Every member of the line staff needs to undergo—and clear—a five-day field training module before being allowed to climb poles. Since the job demands physical endurance, all climbers, regardless of gender, are taught the importance of weight maintenance (even though overweight workers are kept on the rolls). The safety instructions are strict, since a single mistake could prove fatal.

Then there are other perils too. Snapping off power supply, for example, is a particular challenge in rural areas. Here, supply has to be cut off from transformers and electricity poles, and the linesmen who do it are sometimes attacked. Now with lineswomen assigned the task, their safety would need to be assured to the extent possible. As an employee welfare measure, the company has instituted a special redressal cell to look into any work related problems faced by them. “We have tried to anticipate as many issues as possible,” says Dutonde, “But there could be something we have not expected. We will learn as we go.”

Amita does not fear the perils of her job. She says she is confident that the company’s management will not shirk its responsibility for its employees’ safety.

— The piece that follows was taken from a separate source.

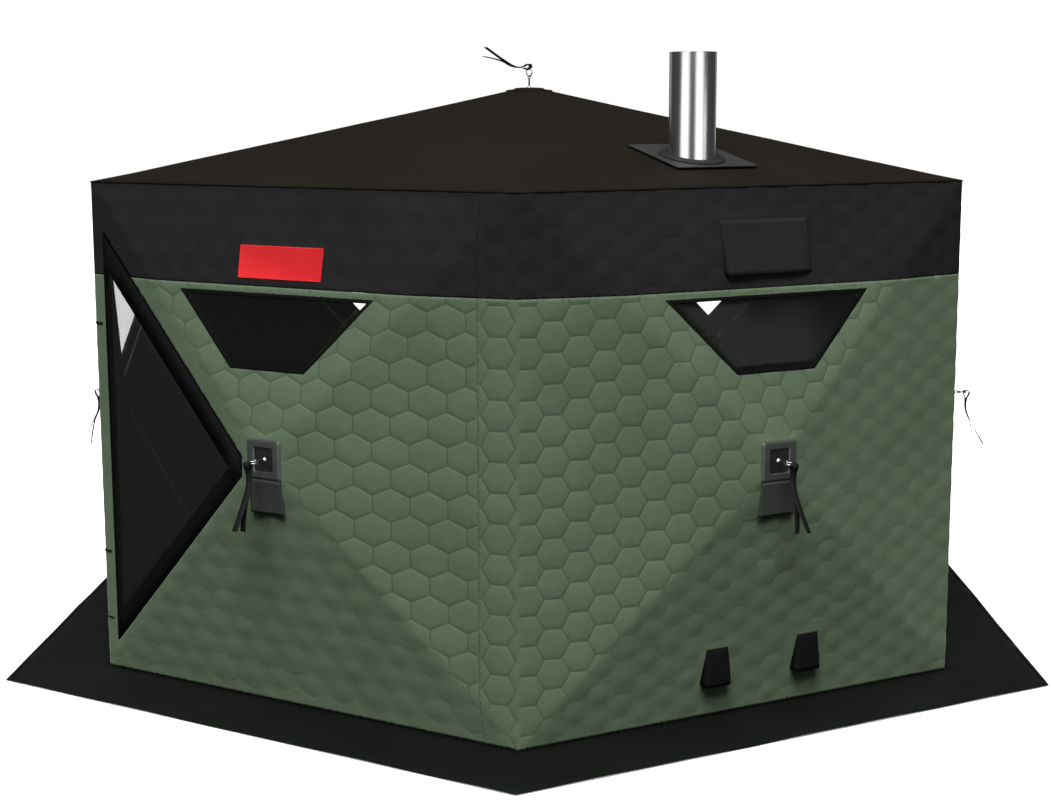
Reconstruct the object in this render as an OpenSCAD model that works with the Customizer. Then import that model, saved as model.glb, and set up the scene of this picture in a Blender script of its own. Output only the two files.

The men on the company’s staff, meanwhile, are not altogether sure that it is a good idea to have lineswomen doing a job that only they have done all these years. Some say that it is a good move on the company’s part. Many feel that women should be allotted desk rather than field jobs. Even with precautions, a few of them argue, there could be trouble with snapping off power supply. They are waiting and watching. After some experience of the job, they feel, the sahayaks themselves will want to shift to the safety of indoor work.